Way back when the air was warm and the grass was green, my wife and I got to do an amazing residency at Kezar Lake in western Maine. For a week straight all we had to think about was our work: her art and my writing, and nothing else.
Focus is a rare gift these days, and we owed this opportunity to a confluence of circumstances. We somehow found ourselves alone on an expansive property, with a cabin of our own nestled into the hillside above the lake.
This place, known as Hewnoaks to the family that built it way back when, must have been a community unto itself at one point. In addition to ours there were four or five other cabins at odd intervals throughout the woods, along with a screened in pavilion of sorts, where Jenny set up shop.
At other times during last summer and fall, each of the buildings was occupied by residency guests — all of them making the most of having the time and place to create. That it so closely resembled a vacation in an incredible setting was definitely an added bonus.

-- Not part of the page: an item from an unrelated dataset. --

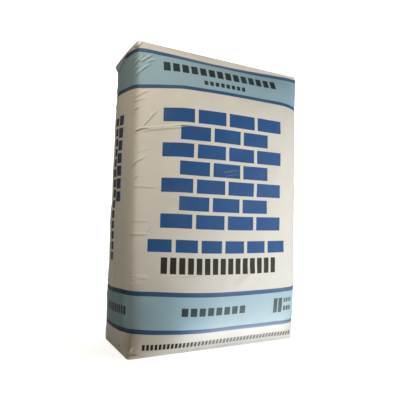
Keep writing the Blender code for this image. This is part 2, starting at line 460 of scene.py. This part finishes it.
# The edge of the pasted bottom shows as a fine line just over the floor
foot_line = np.exp(-((grid_z - 2.9 * MM) / (0.7 * MM)) ** 2)
relief -= 0.3 * MM * foot_line
grime = np.maximum(grime, 0.35 * foot_line)

# The lapped and pasted long seam of the tube, down the back
lap = np.clip((grid_s - SEAM) / (0.8 * MM) + 0.5, 0.0, 1.0) * (1 - ease((grid_s - SEAM) / (55 * MM)))
relief += 0.45 * MM * lap * ease(end_distance / (3 * MM))

# Along the foot of the front the coating is scuffed to a cleaner white
scuffed = ease((signed_s - 15 * MM) / (60 * MM)) * ease((END_WIDTH + 20 * MM - signed_s) / (20 * MM))
scuffed *= ease((10.5 * MM - grid_z) / (4 * MM) + 0.5)

pale = np.maximum.reduce([pale, 1.1 * flap, 0.95 * scuffed])
grime *= 1 - np.minimum(pale, 1.0)

skin = wall + surface_normals(wall) * relief[..., None]

# The mouth of the valve: a flat slot under the top fold of the right-hand side, as deep as its sleeve
in_mouth = (grid_z > VALVE_LOW + 0.1 * MM) & (grid_z < VALVE_HIGH - 0.1 * MM)
in_mouth &= np.abs(grid_s - RIGHT_EDGE - END_DEPTH / 2) < END_DEPTH / 2
in_mouth &= np.abs(skin[..., 1]) < VALVE_REACH
skin[..., 0] = np.where(in_mouth, sleeve_low.x - 1 * MM, skin[..., 0])


# Folded ends and the sack's mesh
# At each end the long flaps overlap along the middle and the corners are tucked in at 45 degrees. The top
# sinks a little where the powder has settled.

FLAP_STEP, FROM_RIM, TOP_SINK = 1.5 * MM, 6 * MM, 4 * MM
CAP_SHARES = (0.03, 0.08, 0.13, 0.22, 0.34, 0.5, 0.7, 0.88)
SPINE_KNOTS = 25


def end_relief(x, y, top):
    """Height of a folded end above or below its rim, before the cover sheet."""
    half_x, half_y = END_WIDTH / 2, END_DEPTH / 2
    inwards = np.minimum(half_x - np.abs(x), half_y - np.abs(y)).clip(0)
    tuck = ease((half_y - np.abs(y) - half_x + np.abs(x)) / FLAP_STEP + 0.5)
    flap = ease(y / FLAP_STEP + 0.5) * (1 - tuck)
    if top:
        dish = 1 - (1 - inwards / half_y) ** 2
        sleeve = ease((x - sleeve_low.x) / (3 * MM)) * ease((sleeve_high.y - np.abs(y)) / (2 * MM))
        folds = (0.3 * flap + 0.25 * tuck + 0.4 * sleeve - 1.6) * MM
        return folds * ease(inwards / FROM_RIM) - TOP_SINK * dish
    return (0.85 + 0.1 * flap + 0.1 * tuck) * MM * ease(inwards / FROM_RIM)


# Length of the paper up the bulging wall, and how far from its nearer end the lines that edge each band lie
PRINT_LENGTH = 572 * MM
LOW_LINE, LOW_BAND_LINE = 46.5 * MM, 112.5 * MM
HIGH_LINE, HIGH_BAND_LINE = 14 * MM, 80 * MM

# The print is measured from the foot up to the first height, and from the top a run above it
MEASURED_FROM_FOOT, MEASURE_CHANGES = 120 * MM, 350 * MM


def by_girth(*stops):
    """A value in metres for each column, from (girth, value) stops in mm, smoothed over about 16 mm."""
    places, values = np.array(stops, dtype=float).T * MM
    reach = np.linspace(-8, 8, 9) * MM
    return np.mean([np.interp(girth_lines + step, places, values, period=GIRTH) for step in reach], axis=0)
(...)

The opportunity to work in this environment was part of a charter plan to set the property up as an annual residency program open to artists from all over. We were the front runners, grateful to the University of Maine, which now owns and oversees the land the structures on it, and to the crew of devoted art-enablers at Space Gallery and Maine College of Art, in Portland.
Each day, the routine was pretty much the same: wake up, feed the dog and ourselves, go for a swim, work for a few hours, have a late lunch, then work for a few more hours before watching the sun set over the mountains to the West.

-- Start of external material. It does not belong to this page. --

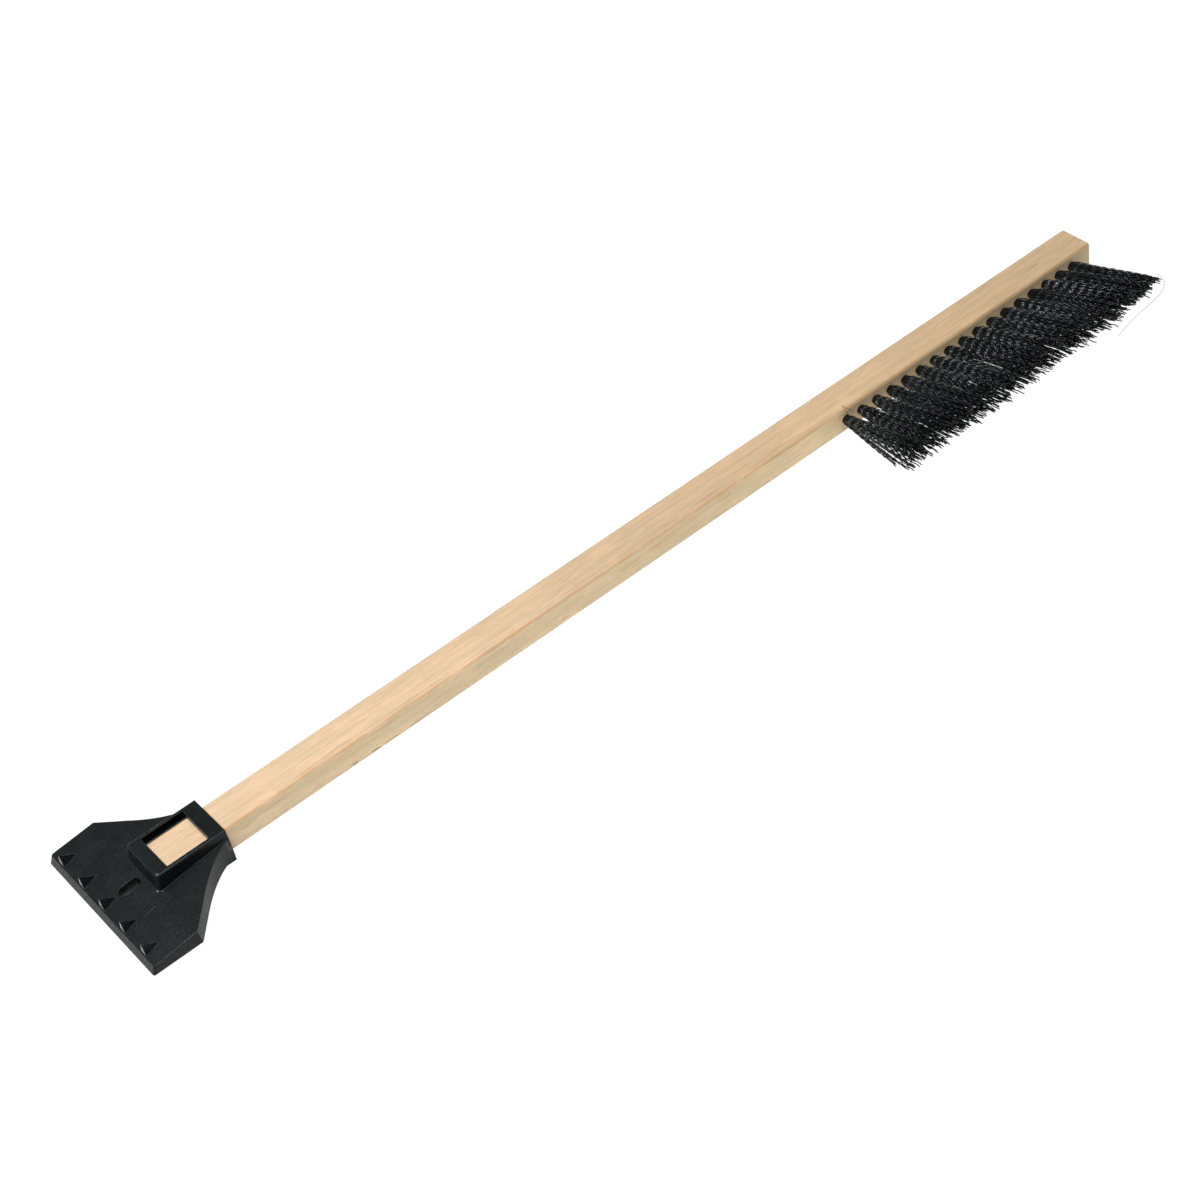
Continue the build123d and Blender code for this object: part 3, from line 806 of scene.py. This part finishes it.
# The key is three lamps, each placed for the lean of its own group of tufts; the other tufts
# are left out of its light. A smaller lamp at the same place lights that group alone, for
# the glints on the crimps. Columns: name, tufts, place, key power, glint power
KEYS = [("key_a", range(0, 6), (-0.331, 0.265, 1.057), 4.8, 6.0),
        ("key_b", range(6, 12), (-0.308, -0.017, 1.104), 5.0, 11.5),
        ("key_c", range(12, 17), (-0.258, -0.178, 1.127), 5.2, 13.0)]
for name, group, at, power, glint_power in KEYS:
    others = bpy.data.collections.new("not_in_" + name)
    only = bpy.data.collections.new("only_in_" + name)
    for i in range(TUFTS):
        tuft = bpy.data.objects["bristles_%02d" % (i + 1)]
        (only if i in group else others).objects.link(tuft)
    key = area(name, at, size=0.34, power=power, colour=(1.0, 0.995, 0.98), aim=(0.25, 0.0, 0.0))
    key.light_linking.receiver_collection = others
    for link in others.collection_objects:
        link.light_linking.link_state = "EXCLUDE"
    glint = area(name + "_glint", at, size=0.28, power=glint_power, colour=(0.98, 1.0, 0.985),
                 aim=(0.53, -0.04, 0.0))
    glint.light_linking.receiver_collection = only

# name, place, size, power, colour, aim
LAMPS = [
    ("main", (-0.30, -0.75, 1.05), 0.45, 5.2, (1.0, 0.99, 0.975), (0.15, 0.0, 0.0)),
    ("second", (0.40, -0.62, 1.30), 0.36, 5.2, (0.98, 0.99, 1.0), (0.25, 0.0, 0.0)),
    ("left", (-1.25, 0.00, 0.40), 0.5, 1.2, (0.93, 1.0, 0.98), (0.0, 0.0, 0.0)),
    ("right", (1.75, 0.00, 0.60), 0.7, 3.4, (0.98, 0.99, 1.0), (0.22, -0.01, 0.0))]
for lamp in LAMPS:
    area(*lamp)


def make_world():
    """Dim bluish light; beyond the floor the camera sees white."""
    world = bpy.data.worlds.new("studio")
    world.use_nodes = True
    nodes, links = world.node_tree.nodes, world.node_tree.links
    dim = nodes["Background"]
    dim.inputs["Color"].default_value = (0.92, 0.95, 1.0, 1)
    dim.inputs["Strength"].default_value = 0.13
    white = nodes.new("ShaderNodeBackground")
    white.inputs["Color"].default_value = (1.0, 1.0, 1.0, 1)
    path = nodes.new("ShaderNodeLightPath")
    both = nodes.new("ShaderNodeMixShader")
    links.new(path.outputs["Is Camera Ray"], both.inputs[0])
    links.new(dim.outputs[0], both.inputs[1])
    links.new(white.outputs[0], both.inputs[2])
    links.new(both.outputs[0], nodes["World Output"].inputs["Surface"])
    bpy.context.scene.world = world


make_world()

# ------------------------------------------------------------------ camera
# the view's turn as axis times angle, in axes with x right, y down and z forward
VIEW_TURN = (2.17697577, -0.86033314, 0.190574278)
VIEW_ORIGIN = (-191.157639, 114.190339, 1187.75808)     # mm, the world's origin in those axes
VIEW_BACK = 1.01        # the camera's distance from the origin is stretched by this
LENS, SENSOR = 71.741875, 36.0      # mm


def make_camera():
    turn = np.array(VIEW_TURN)
    angle = float(np.linalg.norm(turn))
    x, y, z = turn / angle
    cross = np.array([[0, -z, y], [z, 0, -x], [-y, x, 0]])
    view = np.eye(3) + math.sin(angle) * cross + (1 - math.cos(angle)) * (cross @ cross)
    cam = bpy.data.cameras.new("camera")
    cam.sensor_fit = "HORIZONTAL"
    cam.sensor_width = SENSOR
    cam.lens = LENS
    cam.clip_start, cam.clip_end = 0.05, 30.0
    ob = bpy.data.objects.new("camera", cam)
    # Blender's camera has y up and looks along its -z
    placed = np.eye(4)
    placed[:3, :3] = view.T * (1, -1, -1)
    placed[:3, 3] = -(view.T @ np.array(VIEW_ORIGIN)) * VIEW_BACK * MM
    ob.matrix_world = Matrix(placed.tolist())
    bpy.context.scene.collection.objects.link(ob)
    bpy.context.scene.camera = ob


make_camera()
view_settings = bpy.context.scene.view_settings
view_settings.view_transform = "Standard"
view_settings.look = "None"
view_settings.exposure = 0.0
view_settings.gamma = 1.0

We both got a lot done, and benefited from the freedom and solitude. Like all good things, the week of course had to come to an end.
By that time, the nights were growing colder, and the first signs of fall were just starting to creep in. On the last day, as I closed up the cabin, I happened to look past the porch, into the woods and up into the trees.
At this point, in the dead of winter, seeing the first changed leaves of autumn seems like a bad joke told by a someone I hope I never see again. But truthfully, back then, I was excited for fall and the change of seasons. I came home with a harbinger of things to come, an outline and the first few pages of my book, and Jenny brought a piece for what was then an upcoming show at Buoy gallery in Kittery, and has now come and gone.